When they stop, schools need visibility into why. Sometimes the issue is the application form itself. Sometimes it is unclear document requirements, payment friction, or weak follow-up. In many cases, it is the combination of several small barriers that gradually disrupts momentum.
The solution is not simply shortening the form or sending another reminder email. It is creating a stronger application experience supported by clear structure, intuitive design, admissions automation, saved progress functionality, CRM visibility, and effective lead nurturing throughout the enrolment journey.
When institutions reduce friction during the application process, they protect the value of every enquiry, campaign, event, and admissions interaction that led the student there in the first place. That is why application abandonment should not be treated as a minor technical issue or isolated form problem. It is an enrolment strategy issue that directly affects conversion, operational efficiency, and recruitment performance.
Turn Application Starts Into Completed Submissions
Reduce form friction, improve follow-up, and recover stalled applicants.

FAQ
Why do prospective students abandon applications?
Prospective students abandon applications when the process becomes confusing, time-consuming, or difficult to complete.

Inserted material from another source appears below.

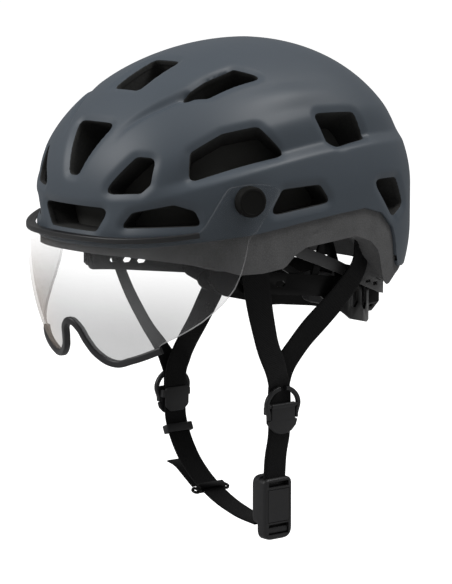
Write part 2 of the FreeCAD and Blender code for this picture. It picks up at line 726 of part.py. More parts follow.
def make_temple_band():
    ring = band_ring(0.0, band_thickness, -60, -15)
    end = 52.0
    near_z = band_centre(temple_y)
    far_z = band_centre(end)
    strip = side_prism([(temple_y, near_z - band_half_height), (end, far_z - band_half_height),
                        (end, far_z + band_half_height), (temple_y, near_z + band_half_height)])
    strip = strip.fuse(rod_x(band_half_height, -130, 130, temple_y, temple_z))
    holes = [cylinder_x(temple_pin_radius + running_gap, -130, 130, temple_y, temple_z)]
    for place in (-44, -30, -16):
        z = band_centre(place)
        holes.append(upright_outline([(place - 4.5, z - 2), (place + 4.5, z - 2), (place + 4.5, z + 2),
                                      (place - 4.5, z + 2)], 1.9, -130, 130))
    band = ring.common(strip).cut(holes)
    return band.common(box((20, -100, -80), (120, 100, 0)))


def make_temple_anchor():
    tab = upright_outline([(temple_y - 4, temple_z - 5), (temple_y + 4, temple_z - 5), (temple_y + 4, -6),
                           (temple_y - 4, -6)], 2.5, 70.8, 73.3)
    pin = rod_x(temple_pin_radius, 63.4, 71.5, temple_y, temple_z, 16)
    flange = rod_x(4.2, 62.2, 63.4, temple_y, temple_z, 16)
    return tab.fuse([pin, flange]).removeSplitter()


def make_cradle():
    ring = band_ring(cradle_inset, cradle_thickness, -80, 14)
    body = side_prism([(18, -38), (46, -36), (76, -35), (118, -40), (118, -72), (86, -74), (56, -67),
                       (38, -56), (24, -48)], 130.0, 4.0)
    hanger = side_prism([(10, -41), (peg_y - 5.5, -6), (peg_y + 5.5, -6), (48, -41)], 130.0, 3.0)
    hanger_window = side_prism([(17, -38), (peg_y, -14), (39, -38)], 130.0, 2.0)
    tab = side_prism([(peg_y - 5.5, -11), (peg_y + 5.5, -11),
                      (peg_y + 5.5, 11), (peg_y - 5.5, 11)], 130.0, 4.0)
    arm = side_prism([(-14, -24), (-10, -20.5), (18, -36), (16, -41)], 130.0, 1.5)
    outline = body.fuse([hanger.cut(hanger_window), tab, arm])
    swing = vec(0, peg_y - temple_y, peg_z - temple_z).normalize()
    slot = []
    for along, across in ((-8.2, -2.5), (8.2, -2.5), (8.2, 2.5), (-8.2, 2.5)):
        slot.append((peg_y - swing.z * along + swing.y * across, peg_z + swing.y * along + swing.z * across))
    slot = side_prism(slot, 130.0, 2.4)
    windows = [slot]
    for corners in ([(54, -44), (66, -43), (66, -60), (54, -58)], [(71, -43), (84, -43), (84, -64), (71, -62)],
                    [(34, -43), (48, -42), (48, -54), (38, -50)]):
        windows.append(side_prism(corners, 130.0, 3.5))
    cradle = ring.common(outline).cut(windows)
    plate_low = band_plan["rear"] - cradle_inset - cradle_thickness - 0.5
    plate = box((-housing_half_width, plate_low, dial_z - housing_half_height),
                (housing_half_width, housing_front, dial_z + housing_half_height))
    plate = plate.cut(band_outline(cradle_inset + cradle_thickness, -90).extrude(vec(0, 0, 110)))
    return cradle.fuse(plate).removeSplitter()


def housing_block(inset, front, back):
    half_w = housing_half_width - inset
    half_h = housing_half_height - inset
    corners = [vec(-half_w, front, dial_z - half_h), vec(half_w, front, dial_z - half_h),
               vec(half_w, front, dial_z + half_h), vec(-half_w, front, dial_z + half_h)]
    return Part.Face(eased_wire(corners, 8.0 - inset, 1)).extrude(vec(0, back - front, 0))


def make_dial_housing():
    block = housing_block(0.0, housing_front, housing_back)
    rear_edges = [edge for edge in block.Edges if edge.BoundBox.YMin > housing_back - 0.1]
    block = block.makeChamfer(1.6, rear_edges)
    pitch = gear_module * pinion_teeth / 2.0
    room_half = pitch + rack_dedendum + rack_bar + 0.3
    room = box((-housing_half_width + housing_wall, rack_front - 0.3, dial_z - room_half),
               (housing_half_width - housing_wall, rack_back + 0.3, dial_z + room_half))
    way = box((0, rack_front - 0.3, dial_z + pitch - rack_addendum - 0.3),
              (housing_half_width + 2, rack_back + 0.3, dial_z + room_half))
    other_way = box((-housing_half_width - 2, rack_front - 0.3, dial_z - room_half),
                    (0, rack_back + 0.3, dial_z - pitch + rack_addendum + 0.3))
    axle_bore = cylinder_y(axle_radius - 0.1 + running_gap, housing_front + 1.6, housing_back + 2, 0, dial_z)
    return block.cut([room, way, other_way, axle_bore])


def make_rack():
    pitch_radius = gear_module * pinion_teeth / 2.0
    pitch = math.pi * gear_module
    line = dial_z + pitch_radius
    slope = math.tan(math.radians(20))
    half_at_line = pitch / 4.0 - gear_backlash
    points = [(rack_inner_end, line + rack_dedendum + rack_bar), (rack_inner_end, line + rack_dedendum)]
    teeth = int((rack_outer_end - rack_inner_end - 16.0) / pitch)
    first = math.ceil((rack_inner_end + 2.0) / pitch - 0.5)
    for tooth in range(teeth):
        middle = (first + tooth + 0.5) * pitch
        root_half = half_at_line + rack_dedendum * slope
        tip_half = half_at_line - rack_addendum * slope
        points.append((middle - root_half, line + rack_dedendum))
        points.append((middle - tip_half, line - rack_addendum))
        points.append((middle + tip_half, line - rack_addendum))
        points.append((middle + root_half, line + rack_dedendum))
    points.append((rack_outer_end, line + rack_dedendum))
    points.append((rack_outer_end, line + rack_dedendum + rack_bar))
    corners = [vec(x, rack_front, z) for x, z in points]
    face = Part.Face(Part.makePolygon(corners + [corners[0]]))
    left = face.extrude(vec(0, rack_back - rack_front, 0))
    right = left.copy()
    right.rotate(vec(0, 0, dial_z), vec(0, 1, 0), 180)
    return left, right


def make_pinion():
    pitch_radius = gear_module * pinion_teeth / 2.0
    base_radius = pitch_radius * math.cos(math.radians(20))
    tip_radius = pitch_radius + 0.8 * gear_module
    root_radius = pitch_radius - 0.95 * gear_module
    step_angle = 2 * math.pi / pinion_teeth
    pitch_share = math.sqrt((pitch_radius / base_radius) ** 2 - 1)
    pitch_turn = pitch_share - math.atan(pitch_share)
    half_tooth = step_angle / 4.0 - gear_backlash / pitch_radius
    corners = []
    for tooth in range(pinion_teeth):
        middle = math.pi / 2 + tooth * step_angle
        flank = [(root_radius, half_tooth + pitch_turn + 0.02)]
        for radius in (pitch_radius, tip_radius):
            share = math.sqrt(max(0.0, (radius / base_radius) ** 2 - 1))
            turn = share - math.atan(share)
            flank.append((radius, half_tooth + pitch_turn - turn))
        for radius, turn in flank:
            corners.append((radius, middle - turn))
        for radius, turn in reversed(flank):
            corners.append((radius, middle + turn))
    points = [vec(r * math.cos(a), rack_front + 0.1, dial_z + r * math.sin(a)) for r, a in corners]
    face = Part.Face(Part.makePolygon(points + [points[0]]))
    gear = face.extrude(vec(0, rack_back - rack_front - 0.2, 0))
    bore = [vec(axle_radius * math.sin(turn), 100, dial_z + axle_radius * math.cos(turn))
            for turn in [2 * math.pi * (step + 0.5) / 12 for step in range(12)]]
    return gear.cut(Part.Face(closed_wire(bore)).extrude(vec(0, 25, 0)))


def dial_ring(radius, grip_depth, y):
    points = []
    for place in range(2 * dial_grips):
        angle = 2 * math.pi * place / (2 * dial_grips)
        reach = radius - (grip_depth if place % 2 == 0 else 0.0)
        points.append(vec(reach * math.sin(angle), y, dial_z + reach * math.cos(angle)))
    return points


def make_dial():
    rear = housing_back + dial_thickness
    rings = [dial_ring(dial_radius, 0.9, housing_back + 0.4), dial_ring(dial_radius, 0.9, rear - 1.4),
             dial_ring(dial_radius - 1.2, 0.7, rear)]
    knob = ring_loft(rings)
    dish = [dial_ring(10.5, 0.0, rear - 1.2), dial_ring(11.3, 0.0, rear + 1.0)]
    knob = knob.cut(ring_loft(dish))
    axle = cylinder_y(axle_radius - 0.1, housing_front + 1.8, housing_back + 1.0, 0, dial_z)
    return knob.fuse(axle).removeSplitter()


def make_belt():
    middle = spline([vec(x, y, -75) for x, y in belt_plan])
    first, last = middle.FirstParameter, middle.LastParameter
    sides = []
    for shift in (belt_thickness / 2, -belt_thickness / 2):
        points = []
        for step in range(belt_steps + 1):
            place = first + (last - first) * step / belt_steps
            along = middle.tangent(place)[0]
            points.append(middle.value(place) + vec(along.y, -along.x, 0) * shift)
        sides.append(points)
    wall = Part.Face(closed_wire(sides[0] + list(reversed(sides[1])))).extrude(vec(0, 0, 75))
    upper = [(y, z + belt_height / 2) for y, z in belt_heights]
    lower = [(y, z - belt_height / 2) for y, z in belt_heights]
    strip = wall.common(side_prism(upper + list(reversed(lower))))
    slots = []
    for place, z in ((80, -43.7), (70, -40.6), (60, -37.3)):
        slots.append(side_prism([(place - 3, z - 1.2), (place + 3, z - 1.2), (place + 3, z + 1.4),
                                 (place - 3, z + 1.4)], 130.0))
    return strip.cut(slots)


def make_nape_pad():
    ring = band_ring(cradle_inset + cradle_thickness + 0.2, 4.0, -72, -42)
    corners = [vec(-30, 60, -70), vec(30, 60, -70), vec(30, 60, -46), vec(-30, 60, -46)]
    return ring.common(Part.Face(eased_wire(corners, 7)).extrude(vec(0, 60, 0)))


def make_peg():
    shank = rod_x(peg_radius, 72.6, 92.0, peg_y, peg_z, peg_sides)
    return shank.fuse(rod_x(peg_head_radius, 71.6, 72.8, peg_y, peg_z, peg_sides))


def save(name, shape):
    shape.exportStep("parts/" + name + ".step")
    solids = len(shape.Solids)
    print(name, "solids", solids, "valid", shape.isValid(), "volume %.0f" % shape.Volume)


def main():
    os.makedirs("parts", exist_ok=True)
    vents = all_vents()
    shell, liner = make_shell_and_liner(vents)
    save("outer_shell", shell)
    save("foam_liner", liner)
    brow_pad, crown_pads, side_pads = make_pads()
    save("brow_pad", brow_pad)
    save("crown_pads", crown_pads)
    save("side_pads", side_pads)

    lens = make_lens()
    save("visor_lens", lens)
    save("visor_nose_seal", make_nose_seal(lens))
    save("visor_brow_seal", make_brow_seal(lens))
    socket, washer, screw, cap = make_pivot_set(lens)
    for name, shape in (("pivot_socket", socket), ("friction_washer", washer), ("pivot_screw", screw),
                        ("pivot_cap", cap)):
        save(name + "_left", shape)
        save(name + "_right", mirrored(shape))

    save("strap_anchors", Part.makeCompound([strap_anchor(strap) for strap in straps.values()]))
    for name, strap in straps.items():
        x, y, z = strap["path"][0]
        webbing = strap_loft([(x, y, z + 1.0)] + strap["path"][1:], strap["facing"], (1, 0, 0))
        save(name, webbing.cut(strap_anchor(strap)))
    frame, flap = make_divider(divider_left_hinge)
    save("divider_frame_left", frame)
    save("divider_flap_left", flap)
    frame, flap = make_divider(divider_right_hinge)
    save("divider_frame_right", mirrored(frame))
    save("divider_flap_right", mirrored(flap))
    save("buckle_strap", flat_strap(buckle_strap_path, 3.0))
    save("chin_strap", flat_strap(chin_strap_path, strap_thickness))
    save("strap_tail", flat_strap(tail_path, tail_thickness))
    save("strap_keeper", make_keeper())
    save("length_adjuster", make_adjuster())
    outer, magnet, inner, inner_magnet = make_buckle()
    save("buckle_outer", outer)
    save("buckle_magnet", magnet)
    save("buckle_inner", inner)
    save("catch_magnet", inner_magnet)

    band = make_temple_band()
    anchor = make_temple_anchor()
    peg = make_peg()
    for name, shape in (("temple_band", band), ("temple_anchor", anchor), ("hanger_peg", peg),
                        ("tension_belt", make_belt())):
        save(name + "_left", shape)
        save(name + "_right", mirrored(shape))
    save("nape_cradle", make_cradle())
    save("nape_pad", make_nape_pad())
    save("dial_housing", make_dial_housing())
    save("fit_dial", make_dial())
    save("dial_pinion", make_pinion())
    left_rack, right_rack = make_rack()
    save("rack_left", left_rack)
    save("rack_right", right_rack)


main()
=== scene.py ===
import math
import bpy
import bmesh
import numpy as np
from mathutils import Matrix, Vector


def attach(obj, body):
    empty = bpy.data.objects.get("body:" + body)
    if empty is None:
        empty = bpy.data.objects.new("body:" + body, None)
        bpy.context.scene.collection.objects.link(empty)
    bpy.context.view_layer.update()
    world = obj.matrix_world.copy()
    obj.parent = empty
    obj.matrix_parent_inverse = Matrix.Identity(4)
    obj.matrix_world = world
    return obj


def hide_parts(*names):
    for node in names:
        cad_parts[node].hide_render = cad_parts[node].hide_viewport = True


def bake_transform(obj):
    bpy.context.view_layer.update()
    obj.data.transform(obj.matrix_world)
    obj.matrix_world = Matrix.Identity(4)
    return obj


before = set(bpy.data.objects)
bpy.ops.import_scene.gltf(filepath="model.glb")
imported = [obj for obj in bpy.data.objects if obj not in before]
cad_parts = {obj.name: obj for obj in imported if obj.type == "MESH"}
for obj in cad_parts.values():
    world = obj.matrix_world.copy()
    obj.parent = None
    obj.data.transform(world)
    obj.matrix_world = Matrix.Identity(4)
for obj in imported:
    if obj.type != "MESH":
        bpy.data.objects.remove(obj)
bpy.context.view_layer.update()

# Cycling helmet with a tilting visor. Shapes are worked in millimetres and turned into metres when a piece
# is finished.

# camera, floor and lights
studio = {
    "cameraPlace": (1.6072, -1.3015, 0.2511),
    "cameraTarget": (0.0, 0.0, -0.0506),
    "lens": 180.4,
    "floorHeight": -0.262,
    "skyStrength": 0.30,
    "floorColor": 0.45,
    "floorGlow": 0.9,
    "lamps": {"keyLight": ((-0.9, -2.0, 1.7), 1.3, 54.0), "topLight": ((0.2, 0.1, 2.3), 1.6, 8.0),
              "rimLight": ((0.9, 0.9, 1.9), 0.8, 30.0)},
    "lampTarget": (0, 0, -0.03),
}


# feeds a node's sockets from other sockets or with constants
def feed(tree, node, inputs):
    for key, value in inputs.items():
        if isinstance(value, bpy.types.NodeSocket):
            tree.links.new(value, node.inputs[key])
        else:
            node.inputs[key].default_value = value


def addNode(tree, kind, inputs=None, **settings):
    node = tree.nodes.new("ShaderNode" + kind)
    for key, value in settings.items():
        setattr(node, key, value)
    feed(tree, node, inputs or {})
    return node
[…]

Common reasons include long application forms, unclear document requirements, payment friction, no saved progress, weak mobile experience, and limited follow-up from admissions.
How can schools reduce application form drop-off?
Schools can reduce application form drop-off by simplifying form design, breaking the process into clear steps, showing progress, allowing saved applications, explaining requirements early, and triggering automated reminders when applicants stop before submission.
What should be included in an application abandonment email?
An application abandonment email should confirm that the student’s application is saved, explain the remaining steps, include a direct link back to the application, offer support, and provide one clear next action. If possible, the message should be personalized based on where the applicant stopped.